→ **Short task**
Quote verbatim everything from the line containing "Keep writing the" down to the line containing "# what each piece stands for", with both of those lines included and no others.

→ **Input data**
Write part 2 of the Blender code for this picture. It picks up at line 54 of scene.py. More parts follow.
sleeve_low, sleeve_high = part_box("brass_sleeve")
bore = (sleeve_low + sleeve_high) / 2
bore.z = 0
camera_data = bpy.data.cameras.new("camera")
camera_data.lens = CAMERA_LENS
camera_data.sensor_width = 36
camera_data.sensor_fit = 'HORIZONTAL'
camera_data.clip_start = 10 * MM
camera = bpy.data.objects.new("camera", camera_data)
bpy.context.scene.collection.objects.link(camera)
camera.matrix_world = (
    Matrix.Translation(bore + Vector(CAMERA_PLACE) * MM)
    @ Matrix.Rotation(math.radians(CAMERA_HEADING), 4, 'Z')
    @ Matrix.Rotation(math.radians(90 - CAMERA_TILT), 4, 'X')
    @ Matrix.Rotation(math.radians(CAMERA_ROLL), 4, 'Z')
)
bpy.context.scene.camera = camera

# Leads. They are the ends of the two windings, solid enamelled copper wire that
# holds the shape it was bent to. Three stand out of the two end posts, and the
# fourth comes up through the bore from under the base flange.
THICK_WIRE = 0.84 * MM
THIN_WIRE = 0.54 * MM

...

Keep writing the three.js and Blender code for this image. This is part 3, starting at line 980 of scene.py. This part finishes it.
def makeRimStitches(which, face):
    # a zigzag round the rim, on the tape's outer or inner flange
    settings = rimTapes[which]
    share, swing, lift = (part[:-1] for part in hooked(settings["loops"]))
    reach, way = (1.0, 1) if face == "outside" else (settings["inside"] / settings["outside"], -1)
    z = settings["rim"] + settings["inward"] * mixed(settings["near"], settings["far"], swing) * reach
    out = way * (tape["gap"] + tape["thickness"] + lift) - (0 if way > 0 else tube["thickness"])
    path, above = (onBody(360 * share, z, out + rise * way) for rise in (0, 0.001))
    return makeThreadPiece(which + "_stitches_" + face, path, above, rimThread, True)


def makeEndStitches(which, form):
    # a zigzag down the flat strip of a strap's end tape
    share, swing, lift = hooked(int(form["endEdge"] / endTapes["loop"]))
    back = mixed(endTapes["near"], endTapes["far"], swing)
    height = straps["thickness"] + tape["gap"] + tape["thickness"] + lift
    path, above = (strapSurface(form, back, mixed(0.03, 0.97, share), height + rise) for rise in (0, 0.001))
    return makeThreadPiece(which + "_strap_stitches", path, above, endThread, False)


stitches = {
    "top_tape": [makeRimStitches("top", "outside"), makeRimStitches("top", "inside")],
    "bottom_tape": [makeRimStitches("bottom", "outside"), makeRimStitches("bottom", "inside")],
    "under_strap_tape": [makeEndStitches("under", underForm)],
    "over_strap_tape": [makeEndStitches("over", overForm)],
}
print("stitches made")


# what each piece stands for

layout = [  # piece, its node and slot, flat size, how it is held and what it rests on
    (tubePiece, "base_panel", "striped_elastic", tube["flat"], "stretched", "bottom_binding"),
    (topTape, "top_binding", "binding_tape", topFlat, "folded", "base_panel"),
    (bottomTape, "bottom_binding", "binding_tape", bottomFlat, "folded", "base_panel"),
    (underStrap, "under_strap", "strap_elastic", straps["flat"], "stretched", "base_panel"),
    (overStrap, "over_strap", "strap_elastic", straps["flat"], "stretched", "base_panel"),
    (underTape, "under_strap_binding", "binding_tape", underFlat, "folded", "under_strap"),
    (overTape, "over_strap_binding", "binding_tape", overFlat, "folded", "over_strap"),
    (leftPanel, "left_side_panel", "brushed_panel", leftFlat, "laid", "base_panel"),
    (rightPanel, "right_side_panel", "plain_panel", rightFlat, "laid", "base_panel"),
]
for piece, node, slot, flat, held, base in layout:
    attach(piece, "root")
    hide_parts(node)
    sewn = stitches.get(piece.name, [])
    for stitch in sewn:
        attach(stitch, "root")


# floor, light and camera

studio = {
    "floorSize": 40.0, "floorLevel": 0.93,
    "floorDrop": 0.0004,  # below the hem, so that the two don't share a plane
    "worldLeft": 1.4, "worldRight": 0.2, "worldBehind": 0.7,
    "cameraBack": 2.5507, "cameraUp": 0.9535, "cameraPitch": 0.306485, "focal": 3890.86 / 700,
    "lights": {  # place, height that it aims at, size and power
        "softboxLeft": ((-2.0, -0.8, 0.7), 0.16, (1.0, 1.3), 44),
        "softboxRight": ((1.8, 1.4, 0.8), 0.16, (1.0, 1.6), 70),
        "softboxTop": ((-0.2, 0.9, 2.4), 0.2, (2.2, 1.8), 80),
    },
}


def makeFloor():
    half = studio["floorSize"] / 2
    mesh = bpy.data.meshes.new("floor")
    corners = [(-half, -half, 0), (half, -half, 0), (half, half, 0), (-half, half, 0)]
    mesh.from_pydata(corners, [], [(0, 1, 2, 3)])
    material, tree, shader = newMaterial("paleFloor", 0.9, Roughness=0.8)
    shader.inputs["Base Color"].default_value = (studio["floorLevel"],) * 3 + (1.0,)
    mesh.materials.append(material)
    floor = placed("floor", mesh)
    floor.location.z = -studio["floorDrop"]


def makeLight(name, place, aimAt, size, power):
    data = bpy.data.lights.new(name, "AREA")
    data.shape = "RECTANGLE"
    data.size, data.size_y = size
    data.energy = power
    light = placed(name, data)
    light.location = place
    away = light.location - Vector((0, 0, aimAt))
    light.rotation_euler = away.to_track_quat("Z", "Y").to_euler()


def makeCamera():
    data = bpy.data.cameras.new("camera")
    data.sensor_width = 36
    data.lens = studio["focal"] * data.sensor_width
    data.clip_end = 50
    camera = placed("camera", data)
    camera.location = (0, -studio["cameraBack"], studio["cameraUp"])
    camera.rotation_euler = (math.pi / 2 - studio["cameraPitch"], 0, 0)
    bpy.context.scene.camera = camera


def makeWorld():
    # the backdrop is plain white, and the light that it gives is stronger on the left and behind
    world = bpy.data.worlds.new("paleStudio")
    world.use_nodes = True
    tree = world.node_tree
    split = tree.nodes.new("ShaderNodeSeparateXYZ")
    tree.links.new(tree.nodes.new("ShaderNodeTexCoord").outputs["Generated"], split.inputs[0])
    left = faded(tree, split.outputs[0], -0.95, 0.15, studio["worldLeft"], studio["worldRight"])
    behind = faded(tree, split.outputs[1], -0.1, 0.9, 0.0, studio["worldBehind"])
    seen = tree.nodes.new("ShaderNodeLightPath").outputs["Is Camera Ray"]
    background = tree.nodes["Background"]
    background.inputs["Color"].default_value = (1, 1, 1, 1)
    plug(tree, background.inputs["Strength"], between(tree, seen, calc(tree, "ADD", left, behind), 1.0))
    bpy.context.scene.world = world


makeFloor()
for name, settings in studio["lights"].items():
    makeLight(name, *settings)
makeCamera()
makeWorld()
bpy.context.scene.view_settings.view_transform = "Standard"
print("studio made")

→ **Solution**
Keep writing the three.js and Blender code for this image. This is part 3, starting at line 980 of scene.py. This part finishes it.
def makeRimStitches(which, face):
    # a zigzag round the rim, on the tape's outer or inner flange
    settings = rimTapes[which]
    share, swing, lift = (part[:-1] for part in hooked(settings["loops"]))
    reach, way = (1.0, 1) if face == "outside" else (settings["inside"] / settings["outside"], -1)
    z = settings["rim"] + settings["inward"] * mixed(settings["near"], settings["far"], swing) * reach
    out = way * (tape["gap"] + tape["thickness"] + lift) - (0 if way > 0 else tube["thickness"])
    path, above = (onBody(360 * share, z, out + rise * way) for rise in (0, 0.001))
    return makeThreadPiece(which + "_stitches_" + face, path, above, rimThread, True)


def makeEndStitches(which, form):
    # a zigzag down the flat strip of a strap's end tape
    share, swing, lift = hooked(int(form["endEdge"] / endTapes["loop"]))
    back = mixed(endTapes["near"], endTapes["far"], swing)
    height = straps["thickness"] + tape["gap"] + tape["thickness"] + lift
    path, above = (strapSurface(form, back, mixed(0.03, 0.97, share), height + rise) for rise in (0, 0.001))
    return makeThreadPiece(which + "_strap_stitches", path, above, endThread, False)


stitches = {
    "top_tape": [makeRimStitches("top", "outside"), makeRimStitches("top", "inside")],
    "bottom_tape": [makeRimStitches("bottom", "outside"), makeRimStitches("bottom", "inside")],
    "under_strap_tape": [makeEndStitches("under", underForm)],
    "over_strap_tape": [makeEndStitches("over", overForm)],
}
print("stitches made")


# what each piece stands for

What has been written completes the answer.